Ah okay, thanks a lot for all your feedback

In the meantime I think I figured out how to run docker images directly in Truenas. It seems like I have to set them up using the GUI and I can’t clone them easily and use one as a template… So I will have to configure everything I need manually via the GUI
But at least I am able to run it. During my first research I found that it’s not possible at all to use docker anymore directly in Truenas Scale, but it turns out that it’s just not possible to use the docker cli.

That makes a lot of sense and I will do that. Right now I am not starting anything for “production”, I am just playing around a bit to get used to Truenas and ZFS and find the best settings as long as I am waiting for the rest of my ordered disks…

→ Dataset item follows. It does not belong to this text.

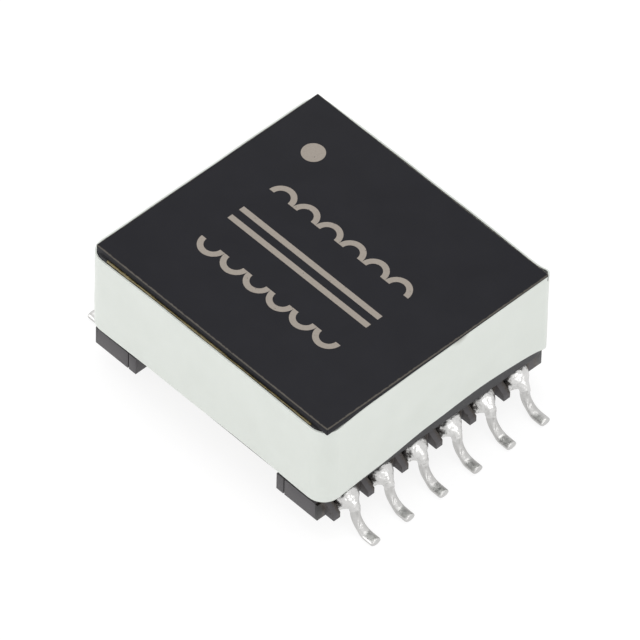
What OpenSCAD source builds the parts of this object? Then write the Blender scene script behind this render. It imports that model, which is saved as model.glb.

I think I will then use zfs datasets and create Custom Apps directly in Truenas GUI for all my docker containers that I want to migrate to the new server.

Reading the link and the tables it looks like 64K is pretty good. Not optimal, especially in some cases (like 9 drive raidz2), but usually close and better than the default 16K (or in older zfs versions 8K).

I remember testing this and IIRC using smaller block sizes (say, on a mirror vdev) was slower to delete the zvol or to delete data from it (probably due to more metadata operations), but I am not completely sure, this was some years ago.